Gayle Lemmon said...

What a terrific review. Thank you for your thoughts on this story of family, faith and unsung heroines. Please visit anytime at should you have questions. Bringing this story to readers has been such a journey, and I am delighted "The Dressmaker" has champions like you.
Very best and thanks,
Gayle Lemmon

Lesa said...

Actually, Gayle, I talked about "The Dressmaker" way back at the beginning of December when I spoke to the book group at Thunderbird School of Management. They wanted me to suggest international books for them to read this year. They were so pleased to discover Kamila spent time there, and they planned to discuss the book when she could come. But, with a new baby, I don't know if she'll make it. I was hoping to attend that discussion.

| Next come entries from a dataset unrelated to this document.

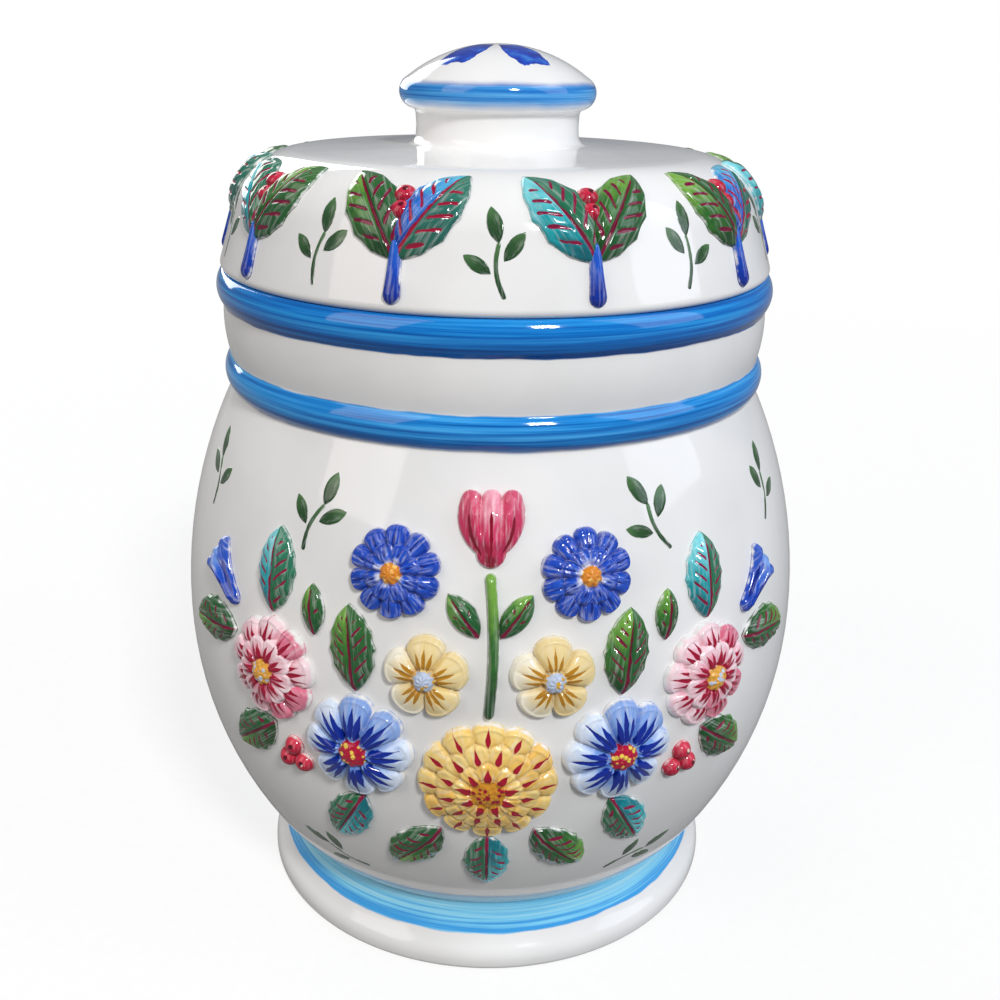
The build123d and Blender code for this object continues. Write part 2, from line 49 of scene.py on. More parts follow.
Array = np.ndarray
Face = tuple[int, ...]
Point = tuple[float, float]
Spot = tuple[float, float, float]

MM = 0.001
UP, DOWN = (0.0, 1.0), (0.0, -1.0)
WHITE = (1.0, 1.0, 1.0, 1.0)
# Distances in mm that stand for a mark that isn't painted, and for an edge that is out of reach
UNPAINTED, FAR = -9.0, 9.0


def linear(code: str) -> tuple[float, float, float, float]:
    """Turn an sRGB hex colour into linear light.

    Args:
        code: Six hex digits after a hash sign.

    Returns:
        Linear red, green, blue and an alpha of one.
    """
    parts = [int(code[place : place + 2], 16) / 255 for place in (1, 3, 5)]
    light = [part / 12.92 if part <= 0.04045 else ((part + 0.055) / 1.055) ** 2.4 for part in parts]
    return (light[0], light[1], light[2], 1.0)


def smooth(low: float, high: float, value: Array) -> Array:
    """Ease from 0 to 1 as a value goes from low to high.

    Args:
        low: Value at which the step starts.
        high: Value at which the step ends.
        value: Values to ease.

    Returns:
        Shares between 0 and 1.
    """
    share = np.clip((value - low) / (high - low), 0, 1)
    return share * share * (3 - 2 * share)


def ridge(distance: Array, width: float) -> Array:
    """Soft ridge of height one, down to about a third at its width on both sides."""
    return np.exp(-((distance / width) ** 2))


def rounded(edge: Array, width: float, drop: float = 0.92) -> Array:
    """Quarter round that rises to one along an edge.

    Args:
        edge: Distances from the edge.
        width: Distance at which the rounding ends.
        drop: Square of the share that is missing right at the edge.

    Returns:
        Heights up to 1.
    """
    return np.sqrt(1 - (1 - np.clip(edge / width, 0, 1)) ** 2 * drop)


def tangent_arc(start: Point, leaving: Point, end: Point, count: int = 24) -> list[Point]:
    """Arc that leaves one point in a given direction and reaches another.

    Args:
        start: First point, left out of the result.
        leaving: Direction at the first point.
        end: Last point, kept in the result.
        count: Number of points.

    Returns:
        Points along the arc.
    """
    first, last = np.array(start, float), np.array(end, float)
    ahead = np.array(leaving, float) / np.hypot(*leaving)
    aside = np.array([-ahead[1], ahead[0]])
    chord = last - first
    reach = chord @ chord / (2 * (chord @ aside))
    centre = first + aside * reach
    sweep = 2 * atan2(float(chord @ aside), float(chord @ ahead))
    turns = sweep * np.arange(1, count + 1) / count
    (x, y), sines, cosines = first - centre, np.sin(turns), np.cos(turns)
    arc = np.column_stack([x * cosines - y * sines, x * sines + y * cosines]) + centre
    return [(float(point[0]), float(point[1])) for point in arc]


def arc_through(start: Point, middle: Point, end: Point, count: int = 24) -> list[Point]:
    """Arc through three points.

    Args:
        start: First point, left out of the result.
        middle: Point that the arc passes.
        end: Last point, kept in the result.
        count: Number of points.

    Returns:
        Points along the arc.
    """
    first, way, last = (np.array(point, float) for point in (start, middle, end))
    square = np.array([way - first, last - first]) * 2
    level = np.array([way @ way - first @ first, last @ last - first @ first])
    spoke = first - np.linalg.solve(square, level)
    ahead = np.array([-spoke[1], spoke[0]])
    if ahead @ (way - first) < 0:
        ahead = -ahead
    return tangent_arc(start, (ahead[0], ahead[1]), end, count)


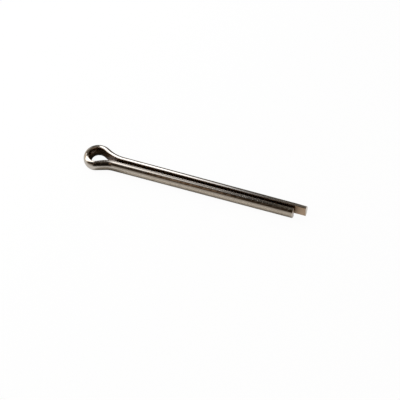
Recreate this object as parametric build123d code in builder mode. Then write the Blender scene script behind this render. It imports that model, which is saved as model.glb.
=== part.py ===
"""Cotter pin: one length of half-round wire, folded back on itself round an open eye.

The pin lies flat, as it would come to rest. The origin is on the shank's axis, at the shoulder where the eye
stops against the edge of the hole. +X runs along the shank to the tips, +Y points to the longer leg, and +Z
is the axis of the eye. Sizes are in millimetres and degrees.
"""
from build123d import *
from math import asin, cos, degrees, radians, sin
import os

# The wire: a half-round section, flat side inward, with its two edges rolled round
wire_width = 2.8
wire_depth = 1.34
wire_edge_radius = 0.14

# The legs, from the shoulder to their sheared ends
leg_length = 40.0
leg_extension = 2.4
neck_gap = 0.75
tip_gap = 0.58
end_edge_radius = 0.09

# The round end of the eye, on the flat side of the wire, and how far its centre is from the origin
eye_end_radius = 1.68
eye_end_half_angle = 53.5
eye_setback = 2.57
eye_offset = 0.13

# The shoulder bends on either side of the eye
near_shoulder_radius = 1.0
far_shoulder_radius = 1.85

# From the shoulder bends the sides run straight in towards the neck, at these slopes to the shank
near_side_slope = 19.3
far_side_slope = 28.5

# The reverse bends of the neck turn the sides back into the legs
near_neck_radius = 5.6
far_neck_radius = 8.0

# The legs toe in a little, so that the gap between them closes from the neck to the tips
toe_in = degrees(asin((neck_gap - tip_gap) / 2 / leg_length))


def straight_length(start_height, slope, neck_radius):
    """Length of a side of the eye whose reverse bend ends half the neck gap away from the shank's axis."""
    bend_height = neck_radius * (cos(radians(toe_in)) - cos(radians(slope)))
    return (start_height - neck_gap / 2 - bend_height) / sin(radians(slope))


def fold_half(start, heading, turn, shoulder_radius, side_slope, neck_radius, tip_x):
    """Shoulder bend, straight side, reverse bend and leg of one half, leaving the round end of the eye.

    turn is 1 where the eye bends to the left as it is followed towards the leg, and -1 where it bends right.
    """
    shoulder = JernArc(start, heading, shoulder_radius, turn * (90 - eye_end_half_angle + side_slope))
    length = straight_length(abs((shoulder @ 1).Y), side_slope, neck_radius)
    side = Line(shoulder @ 1, shoulder @ 1 + (shoulder % 1) * length)
    neck = JernArc(side @ 1, side % 1, neck_radius, -turn * (side_slope - toe_in))
    leg_run = (tip_x - (neck @ 1).X) / cos(radians(toe_in))
    return Line(neck @ 1, neck @ 1 + (neck % 1) * leg_run)


with BuildPart() as cotter_pin:
    # The fold line is the flat side of the wire, from the shorter leg's tip round the eye to the longer one's
    with BuildLine() as fold_line:
        eye_end = CenterArc(
            (-eye_setback, eye_offset), eye_end_radius, 180 - eye_end_half_angle, 2 * eye_end_half_angle
        )
        fold_half(
            eye_end @ 1, eye_end % 1, 1, near_shoulder_radius, near_side_slope, near_neck_radius, leg_length
        )
        far_leg = fold_half(
            eye_end @ 0,
            -(eye_end % 0),
            -1,
            far_shoulder_radius,
            far_side_slope,
            far_neck_radius,
            leg_length + leg_extension,
        )

    # The section stands at the longer leg's tip, with its crown turned away from the other leg
    with BuildSketch(Plane(far_leg @ 1, x_dir=(0, 0, -1), z_dir=far_leg % 1)) as half_round:
        with BuildLine():
            crown = ThreePointArc((-wire_width / 2, 0), (0, wire_depth), (wire_width / 2, 0))
            Line(crown @ 1, crown @ 0)
        make_face()
        fillet(half_round.vertices(), wire_edge_radius)
    sweep(path=fold_line.wires()[0])

    # The wire is sheared square, and the blade leaves the rim of each end a little rounded
    sheared_ends = cotter_pin.faces().filter_by(GeomType.PLANE).sort_by(Axis.X)[-2:]
    fillet(sheared_ends.edges(), end_edge_radius)

cotter_pin.part.label = "cotter_pin"
os.makedirs("parts", exist_ok=True)
export_step(cotter_pin.part, "parts/cotter_pin.step")
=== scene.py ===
# %% [markdown]
# A cotter pin is one length of half-round steel wire, folded back on itself round an open eye. The two
# flat sides meet in the middle, so that the legs together make a round shank that fits a round hole. The
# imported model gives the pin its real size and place. Everything here is drawn in that same frame, in
# metres, with +X along the shank to the tips, +Y to the longer leg and +Z up.

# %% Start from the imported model
from math import asin, cos, degrees, pi, radians, sin, sqrt

import bpy
import bmesh
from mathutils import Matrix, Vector


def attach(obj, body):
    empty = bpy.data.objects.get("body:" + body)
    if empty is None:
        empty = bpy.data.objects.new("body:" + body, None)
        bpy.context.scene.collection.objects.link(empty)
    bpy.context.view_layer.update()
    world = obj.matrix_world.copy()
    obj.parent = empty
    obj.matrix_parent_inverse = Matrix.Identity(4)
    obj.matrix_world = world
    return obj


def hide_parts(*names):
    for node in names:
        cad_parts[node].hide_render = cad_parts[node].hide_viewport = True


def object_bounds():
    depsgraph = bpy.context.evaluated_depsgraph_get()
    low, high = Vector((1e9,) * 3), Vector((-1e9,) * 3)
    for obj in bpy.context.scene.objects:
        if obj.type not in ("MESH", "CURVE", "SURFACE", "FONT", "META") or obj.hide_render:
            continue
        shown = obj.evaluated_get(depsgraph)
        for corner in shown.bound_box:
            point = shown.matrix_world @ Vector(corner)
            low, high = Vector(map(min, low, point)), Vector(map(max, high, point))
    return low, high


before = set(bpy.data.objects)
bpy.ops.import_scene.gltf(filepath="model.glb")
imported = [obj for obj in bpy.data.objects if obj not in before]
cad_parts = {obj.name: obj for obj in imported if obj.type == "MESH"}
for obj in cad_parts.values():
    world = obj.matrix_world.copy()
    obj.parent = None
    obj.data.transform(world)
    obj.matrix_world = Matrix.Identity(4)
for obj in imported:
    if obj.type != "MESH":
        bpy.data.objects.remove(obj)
cad_low, cad_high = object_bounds()
mm = 0.001
print("CAD box in mm:", [round(v / mm, 3) for v in (*cad_low, *cad_high)])

# %% [markdown]
# The wire follows a rule: the round end of the eye, a tight shoulder bend, a straight side, a reverse
# bend at the neck and a straight leg, all tangent to each other. The two halves have bends of different
# sizes, because wire springs back unevenly when it is folded. The sizes repeat those of the solid, so
# that the drawn pin lies where the solid lies.

# %% Sizes of the pin
wire_width = 2.8 * mm
wire_depth = 1.34 * mm
wire_edge_radius = 0.14 * mm
leg_length = 40.0 * mm
leg_extension = 2.4 * mm
neck_gap = 0.75 * mm
tip_gap = 0.58 * mm
end_edge_radius = 0.09 * mm
eye_end_radius = 1.68 * mm
eye_end_half_angle = 53.5
eye_setback = 2.57 * mm
eye_offset = 0.13 * mm
near_bends = {"shoulder": 1.0 * mm, "slope": 19.3, "neck": 5.6 * mm}
far_bends = {"shoulder": 1.85 * mm, "slope": 28.5, "neck": 8.0 * mm}
toe_in = degrees(asin((neck_gap - tip_gap) / 2 / leg_length))
print("legs toe in by", round(toe_in, 3), "degrees each")

# %% [markdown]
# The line could be a list of points read off a drawing, or a Bezier curve bent by hand. Here it is drawn
# as a pen would draw it, by turning and going on, because that keeps every bend a true arc and needs no
# table of points. The pen leaves a point every few hundredths of a millimetre, which Geometry Nodes then
# space evenly.

# %% A pen that bends and runs straight
pen_step = 0.05 * mm


def bend(line, heading, radius, turn):
    """Follow an arc from the last point of line. turn is in degrees, and above zero to the left."""
    side = 1 if turn > 0 else -1
    start = line[-1]
    centre = start + Vector((-sin(heading), cos(heading), 0)) * radius * side
    steps = max(2, round(radius * abs(radians(turn)) / pen_step))
    for step in range(1, steps + 1):
        angle = heading + radians(turn) * step / steps
        line.append(centre + Vector((sin(angle), -cos(angle), 0)) * radius * side)
    return heading + radians(turn)


def run(line, heading, length):
    """Go straight on from the last point of line."""
    steps = max(2, round(length / pen_step))
    start = line[-1]
    for step in range(1, steps + 1):
        line.append(start + Vector((cos(heading), sin(heading), 0)) * length * step / steps)


# %% [markdown]
# Both halves start at the middle of the eye's round end and use the same rule, mirrored. Drawn one after
# the other, from the longer leg's tip round the eye to the shorter one's, they are the flat side of the
# wire.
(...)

I was impressed with the book, and one of the other librarians took it. Good luck with it.

kathy d. said...

This is an amazing story of triumph by a young woman over awful circumstances -- which are still going on and impacting on so many women.

Thanks for the review and the information.

It's good to know of women who succeed in these situations. It is inspirational.

Lesa said...

I agree, Kathy. It is inspirational to see these women found a way to succeed. I don't know that I would have had their strength and courage, particularly at that young age.

Kris said...

This sounds like an amazing story and one I would enjoy. This is the first I've heard of it too, thanks for bringing it to my attention.

Lesa said...

It was amazing, Kris. I love to let readers know about books they might not have seen. Thanks!

France said...

t is a story of strength and survival. The telling is very simple, although I got a little lost at times with the multiple siblings and neighbors. It is a story with a lot of hope and highlights the unique strength of women in oppressive regimes. It isn't really a political history, or even a social history. It doesn't claim to be an "average" woman's tale and I would have liked a bit more insight into how other women (esp those with less fortunate families) compared to Kamela's story, but that's probably a different book.